A review of the ETS in 2023 in light of global ambitions is deliverable, judging by the responses of the shadows. An ambition at the outset, higher than the European Commission proposal, is not.
Ultimately the Parliament will determine whether my assessment is correct. For those who would seek a different outcome, I say: "get lobbying". That’s how law is made in the EU, after all.
However, it would be craven of me to hide behind the various group majorities. I have crafted a report that I believe is a step beyond the Commission position, addresses climate change and the wider economic challenges, and can be supported by the Parliament’s political groups.
Let me explain the ‘triple lock’ approach to addressing climate change. (I will be writing a companion piece later on the reason why this is a driver of industrial change).
Lock One
In 2023, the UN will conduct its first global climate stocktake, determining whether those countries which signed the Paris Accord are doing their share to hold global temperature rise "well below two degrees".
If the EU is off course then it must raise its ambition. Whilst there are a number of policies which the EU could adjust, if my stocktaking amendment is accepted, then only the ETS will have a legal review clause built in.
Bear in mind that the review will come only 24 months into Phase IV.
Lock Two
The ETS price is depressed by two factors: an oversupply of allowances primarily stemming from the economic downturn (which the MSR will address) and a smorgasbord of other measures designed to reduce emissions, each of which is working.
Under other cap and trade schemes, there is linkage between all emission reduction measures and the national reduction target.
Not in the EU. Under my proposal, each year the Commission must determine the impact these overlapping measures have on the carbon market and, when necessary, adjust the ETS to redress the balance.
For example, by the time that Phase IV starts, it is estimated that the Renewables Efficiency Directive and the Energy Efficiency Directive combined will have reduced demand for allowances by 700m tonnes of CO2.
Were the Commission to utilise the lock two clause and reduce the cap accordingly, it would remove more carbon in one go than the 26 per cent increase in ambition from Phase III to Phase IV.
And it would do so without adjustment of the Linear Reduction Factor (which, by my assessment, does not command majority support in the Parliament).
Lock Three
Emission reduction measures at a national level in the electricity generating sector are working. The UK, which produces annually 75m tonnes of CO2 from coal, will fully decarbonise by 2025.

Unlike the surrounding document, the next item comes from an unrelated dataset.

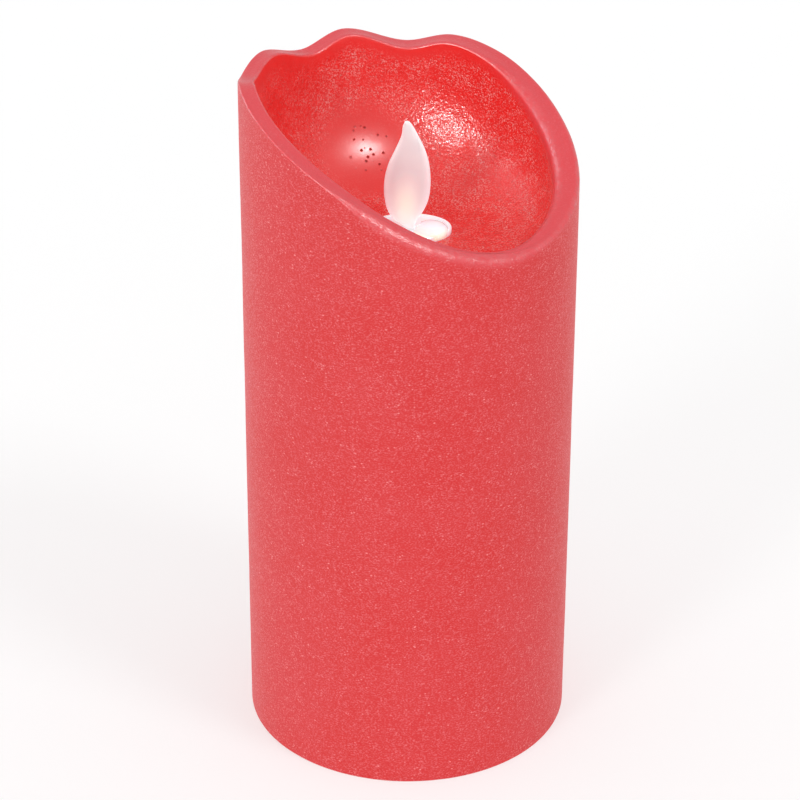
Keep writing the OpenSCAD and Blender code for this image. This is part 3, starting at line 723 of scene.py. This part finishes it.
def lens_dome():
    """Domed lens with a rolled edge, cut back beside the flame's slot."""
    rings, around = 18, 72
    base = BEZEL_TOP - LENS_SEAT
    profile = []
    for i in range(1, rings + 1):
        t = i / rings * math.pi / 2
        profile.append((LENS_R * math.sin(t) ** 0.85, base + (LENS_HIGH.z - base) * math.cos(t)))
    profile.append((LENS_R, LENS_LOW.z))
    verts = [lens_point(r, TAU * k / around, z) for r, z in profile for k in range(around)]
    faces = ring_faces(len(profile), around, close_rings=False)
    top = len(verts)
    verts.append((LENS_X, LENS_Y, LENS_HIGH.z))
    faces += [(top, k, (k + 1) % around) for k in range(around)]
    faces.append(tuple(top - around + k for k in range(around)))
    piece = new_piece("lens_dome", verts, faces, lens_look(), "pillar")
    fix_normals(piece)
    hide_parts("led_lens")


# ---- Flame ----

def flame_edges(z_mm):
    """Left and right edge of the flame at a height, all in mm."""
    i = max(k for k, row in enumerate(FLAME_ROWS[:-1]) if row[0] <= z_mm or k == 0)
    z0, z1 = FLAME_ROWS[i][0], FLAME_ROWS[i + 1][0]
    t = (z_mm - z0) / (z1 - z0)

    def slope(k, side):
        lo, hi = max(k - 1, 0), min(k + 1, len(FLAME_ROWS) - 1)
        return (FLAME_ROWS[hi][side] - FLAME_ROWS[lo][side]) / (FLAME_ROWS[hi][0] - FLAME_ROWS[lo][0])

    return [
        hermite(FLAME_ROWS[i][side], slope(i, side), FLAME_ROWS[i + 1][side],
                slope(i + 1, side), z1 - z0, t)
        for side in (1, 2)
    ]


def flame_paddle():
    """Frosted paddle, thickest along its middle, tapering into the stem."""
    rows, around = 72, 28
    z_low, z_high = FLAME_ROWS[0][0], FLAME_ROWS[-1][0]
    tip_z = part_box("flame")[1].z
    verts, edges = [], []
    for i in range(rows):
        z = z_low + (z_high - z_low) * i / (rows - 1)
        left, right = (e * MM for e in flame_edges(z))
        middle, width = (left + right) / 2, (right - left) / 2
        thick = FLAME_HALF_T * min(1.0, 0.35 + width / (3.0 * MM))
        for k in range(around):
            a = TAU * k / around
            c, s = math.cos(a), math.sin(a)
            x = middle + width * math.copysign(abs(c) ** 0.9, c)
            verts.append((x, thick * math.copysign(abs(s) ** 0.75, s), z * MM))
            edges.append(abs(c))
    faces = ring_faces(rows, around, close_rings=False)
    left, right = flame_edges(z_high)
    top, bottom = len(verts), len(verts) + 1
    verts += [((left + right) / 2 * MM - 0.1 * MM, 0, tip_z), (0, 0, z_low * MM)]
    edges += [0.5, 0.5]
    last = (rows - 1) * around
    for k in range(around):
        n = (k + 1) % around
        faces += [(last + k, last + n, top), (n, k, bottom)]
    piece = new_piece("flame_paddle", verts, faces, flame_look(), "flame")
    float_attribute(piece, "edge", edges)
    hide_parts("flame")


def lathe(profile, columns, axis, centre):
    """Points and faces of a closed ring: profile (r, h) turned about the Y or Z axis through centre."""
    verts = []
    for c in range(columns):
        a = TAU * c / columns
        for r, h in profile:
            around = (r * math.cos(a), h, r * math.sin(a))
            if axis == "Z":
                around = (around[0], around[2], around[1])
            verts.append(tuple(centre[i] + around[i] for i in range(3)))
    return verts, ring_faces(columns, len(profile), close_rings=True)


def add_part(verts, faces, part):
    """Appends the points and faces of another closed shape."""
    start = len(verts)
    verts += part[0]
    faces += [tuple(i + start for i in face) for face in part[1]]


def rounded_bar(z_low, z_high, half_x, half_y, round_r):
    """Upright bar with rounded edges, closed at both ends."""
    outline = []
    for cx, cy, turn in ((1, 1, 0), (-1, 1, 90), (-1, -1, 180), (1, -1, 270)):
        outline += arc(cx * (half_x - round_r), cy * (half_y - round_r), round_r, turn, turn + 90, 4)
    steps = 12
    heights = [z_low + (z_high - z_low) * i / steps for i in range(steps + 1)]
    verts = [(x, y, z) for z in heights for x, y in outline]
    n = len(outline)
    faces = ring_faces(len(heights), n, close_rings=False)
    faces.append(tuple(range(n))[::-1])
    faces.append(tuple(len(verts) - n + k for k in range(n)))
    return verts, faces


def flame_tail():
    """Stem below the paddle: pivot eye, tail bar and the cup that holds the magnet."""
    magnet_low, magnet_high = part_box("flame_magnet")
    half_t, stem = FLAME_HALF_T, 1.2 * MM
    hole_r, eye_r, bevel = 0.45 * MM, 2.0 * MM, 0.25 * MM
    eye = [
        (hole_r, -half_t + bevel), (hole_r + bevel, -half_t), (eye_r - bevel, -half_t),
        (eye_r, -half_t + bevel), (eye_r, half_t - bevel), (eye_r - bevel, half_t),
        (hole_r + bevel, half_t), (hole_r, half_t - bevel),
    ]
    verts, faces = [], []
    add_part(verts, faces, lathe(eye, 40, "Y", PIVOT))
    add_part(verts, faces, rounded_bar(PIVOT.z + 1.5 * MM, FLAME_ROWS[1][0] * MM, stem, half_t, bevel))
    cup_r, cup_top = magnet_high.x + 0.6 * MM, magnet_high.z + 1.0 * MM
    add_part(verts, faces, rounded_bar(cup_top - 0.3 * MM, PIVOT.z - 1.5 * MM, stem, half_t, bevel))
    cup = [
        (magnet_high.x, magnet_low.z), (cup_r - bevel, magnet_low.z), (cup_r, magnet_low.z + bevel),
        (cup_r, cup_top - bevel), (cup_r - bevel, cup_top), (0.02 * MM, cup_top),
        (0.02 * MM, magnet_high.z), (magnet_high.x, magnet_high.z),
    ]
    add_part(verts, faces, lathe(cup, 48, "Z", (0, 0, 0)))
    piece = new_piece("flame_tail", verts, faces, plastic("tail_plastic", (0.90, 0.84, 0.82)), "flame")
    fix_normals(piece)
    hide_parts("flame")


# ---- Studio ----

CAMERA_ELEVATION = math.radians(28.884)
CAMERA_ROLL = math.radians(0.2045)
CAMERA_DISTANCE = 0.75392
CAMERA_AIM = Vector((-0.00213, 0, 0.08568))
CAMERA_LENS = 138.58


def studio_camera():
    """Camera at the photograph's viewing angle."""
    data = bpy.data.cameras.new("studio_camera")
    data.lens = CAMERA_LENS
    data.sensor_width = 36
    data.clip_start, data.clip_end = 0.01, 20
    camera = bpy.data.objects.new("studio_camera", data)
    bpy.context.scene.collection.objects.link(camera)
    back = Vector((0, -math.cos(CAMERA_ELEVATION), math.sin(CAMERA_ELEVATION)))
    right = Vector((1, 0, 0))
    up = back.cross(right)
    turn = Matrix.Rotation(CAMERA_ROLL, 3, back)
    axes = Matrix((turn @ right, turn @ up, back)).transposed()
    camera.matrix_world = Matrix.Translation(CAMERA_AIM + back * CAMERA_DISTANCE) @ axes.to_4x4()
    bpy.context.scene.camera = camera


def soft_light(name, azimuth, elevation, spread, strength, glint_only=False, tint=(1, 1, 1)):
    """Even light from one side of the tent; azimuth 0 is the camera's side, positive to the right."""
    data = bpy.data.lights.new(name, "SUN")
    data.angle = math.radians(spread)
    data.energy = strength
    data.color = tint
    light = bpy.data.objects.new(name, data)
    bpy.context.scene.collection.objects.link(light)
    light.visible_diffuse = not glint_only
    a, e = math.radians(azimuth), math.radians(elevation)
    away = Vector((math.sin(a) * math.cos(e), -math.cos(a) * math.cos(e), math.sin(e)))
    light.location = away
    light.rotation_mode = "QUATERNION"
    light.rotation_quaternion = away.to_track_quat("Z", "Y")


TENT_STRENGTH = 0.80
FLOOR_GLOW = 0.55


def studio_floor():
    """Pale sweep that keeps a little light of its own, as an overlit backdrop does."""
    look = Look("studio_floor", (0.44, 0.50, 0.50), 1.0, specular_ior_level=0.0)
    cloud = look.noise(3, 2.0)
    look.set("Base Color", look.mix(cloud, (0.435, 0.495, 0.497), (0.445, 0.505, 0.505)))
    look.shader.inputs["Emission Color"].default_value = (1, 0.89, 0.89, 1)
    look.shader.inputs["Emission Strength"].default_value = FLOOR_GLOW
    size = 3.0
    mesh = bpy.data.meshes.new("studio_floor")
    corners = [(-size, -size, 0), (size, -size, 0), (size, size, 0), (-size, size, 0)]
    mesh.from_pydata(corners, [], [(0, 1, 2, 3)])
    floor = bpy.data.objects.new("studio_floor", mesh)
    mesh.materials.append(look.material)
    bpy.context.scene.collection.objects.link(floor)


def studio():
    """White tent, two soft lights, three that only give highlights, and the floor."""
    scene = bpy.context.scene
    scene.view_settings.view_transform = "Standard"
    scene.view_settings.look = "None"
    world = bpy.data.worlds.new("studio_world")
    world.use_nodes = True
    world.node_tree.nodes["Background"].inputs["Color"].default_value = (1, 1, 1, 1)
    world.node_tree.nodes["Background"].inputs["Strength"].default_value = TENT_STRENGTH
    scene.world = world
    soft_light("light_right", 54, 49, 16, 0.54)
    soft_light("light_left", -37, 25, 16, 0.72)
    # The bowl is hollow, so the light on the right glints on its left wall, and the other way round
    soft_light("glint_right", 50, 51.5, 10, 1.5, glint_only=True)
    soft_light("glint_left", -28, 27, 5, 3.0, glint_only=True)
    soft_light("glint_far_left", -105, 15, 60, 2.5, glint_only=True, tint=(0.7, 0.9, 1.0))
    studio_floor()


def dress_cad_nodes():
    """Procedural materials for every node that shows its CAD shape."""
    steel = metal("screw_steel", (0.62, 0.62, 0.63), 0.3)
    nickel = metal("nickel_sheet", (0.70, 0.69, 0.66), 0.25, brushed=(1, 1, 6))
    spring = metal("spring_wire", (0.72, 0.72, 0.73), 0.2)
    base = plastic("base_plastic", (0.78, 0.75, 0.70), 0.5)
    looks = {
        "inner_liner": plastic("liner_plastic", (0.80, 0.78, 0.74)),
        "base_plate": base,
        "battery_door": base,
        "battery_tray": plastic("tray_plastic", (0.74, 0.72, 0.68)),
        "mechanism_case_front": plastic("case_plastic", (0.86, 0.84, 0.80)),
        "mechanism_case_rear": plastic("case_plastic_rear", (0.84, 0.82, 0.78)),
        "led_lamp": plastic("led_epoxy", (0.95, 0.86, 0.62), 0.15, depth=0.005, transmission_weight=0.5),
        "battery_front": cell_look(),
        "battery_rear": cell_look(),
        "switch_body": metal("switch_metal", (0.58, 0.59, 0.60), 0.35, brushed=(8, 1, 1)),
        "switch_knob": plastic("knob_plastic", (0.02, 0.02, 0.022), 0.4, grain=2200),
        "coil_bobbin": plastic("bobbin_plastic", (0.025, 0.025, 0.027), 0.45),
        "coil_winding": winding_look(),
        "coil_core": metal("core_iron", (0.30, 0.30, 0.31), 0.45),
        "control_board": board_look(),
        "controller_chip": plastic("chip_epoxy", (0.015, 0.015, 0.017), 0.55, grain=3000),
        "board_parts": plastic("small_parts", (0.05, 0.08, 0.14), 0.35),
        "flame_magnet": metal("magnet_nickel", (0.62, 0.61, 0.60), 0.15),
        "pivot_wire": spring,
        "contact_spring_front": spring,
        "contact_spring_rear": spring,
        "bridge_contact": nickel,
        "contact_plate_front": nickel,
        "contact_plate_rear": nickel,
        "wire_battery_positive": plastic("red_insulation", (0.50, 0.02, 0.02), 0.35),
        "wire_battery_negative": plastic("black_insulation", (0.02, 0.02, 0.02), 0.35),
        "wires_switch": plastic("yellow_insulation", (0.62, 0.42, 0.04), 0.35),
        "wires_led": plastic("white_insulation", (0.78, 0.76, 0.70), 0.35),
        "wires_coil": metal("coil_lead", (0.60, 0.22, 0.07), 0.25),
    }
    for name, obj in frame["nodes"].items():
        look = looks.get(name, steel)
        obj.data.materials.clear()
        obj.data.materials.append(look)


studio_camera()
studio()
dress_cad_nodes()
wax_shell()
bezel_plate()
lens_dome()
flame_paddle()
flame_tail()


def corners(box):
    return [list(box[0]), list(box[1])]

Other EU nations have equally bold ambitions. My proposal will allow member states to retire these surplus allowances. This approach, founded upon subsidiarity, recognises that member states have a serious role in powering ambition within the ETS, and that they need not move at the pace of the slowest camel in the train.
In proposing the triple lock of ambition, I hope that I have laid the foundations for an ETS that is more market sensitive and embraces ambition without simple reliance upon adjustment to the Linear Reduction Factor.
There is no doubt the Wile E. Coyote approach would have gained plaudits at the outset, and commiserations at the conclusion, as the Parliament surveyed a rapporteur-shaped hole in the canyon floor.
However, I am not claiming I have caught the Road Runner. There is much more work to be done by the Parliament before that day arrives.